A way to address the issue of synchronous breakpoints in the UI thread is to use a separate process to display the breakpoint UI. This can be achieved using the InterprocessDebuggerServer and InterprocessDebuggerClient classes.

To use this approach, you need to create two separate processes, one for the client and one for the server.

The server process contains the main UI of the application, e.g. the Editor control and any associated paraphernalia. Within this project, you should create an InterprocessDebuggerServer object, providing it with the path to the executable of the client process. Then, when you invoke the Compile method to compile the code in the Editor, instead of invoking it with the SynchronousBreak and AsynchronousBreak methods of the Editor, you provide the same methods from the InterprocessDebuggerServer object. For example

using CSharpEditor;

// ...

    InterprocessDebuggerServer server = new InterprocessDebuggerServer(@"path/to/client.exe");
    Editor editor = await Editor.Create();

    // ...
    
    // Instead of...
    Assembly assembly = (await editor.Compile(editor.SynchronousBreak, editor.AsynchronousBreak)).Assembly;

    // Use this:
    Assembly assembly = (await editor.Compile(server.SynchronousBreak(editor), server.AsynchronousBreak(editor))).Assembly;

The client process consists of just a single window, containing an InterprocessDebuggerClient control that has been created by supplying it with the command-line argument with which the process has been invoked.

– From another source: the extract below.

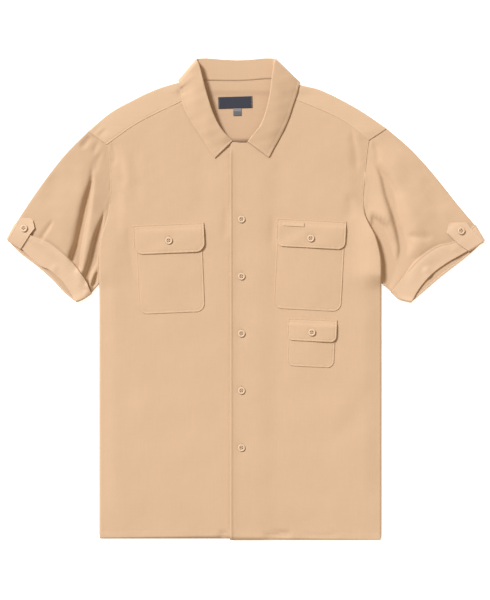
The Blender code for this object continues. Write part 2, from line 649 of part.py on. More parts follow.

When the server process executes the compiled code and hits a breakpoint, the client process is notified; the server process then waits for a signal from the client process to resume the execution of the code. If the default UI is being used, this is all handled rather transparently by the InterprocessDebuggerServer and InterprocessDebuggerClient classes.

Take a look at the CSharpEditorIPCDemoServer and CSharpEditorIPCDemoClient projects for an example of this approach.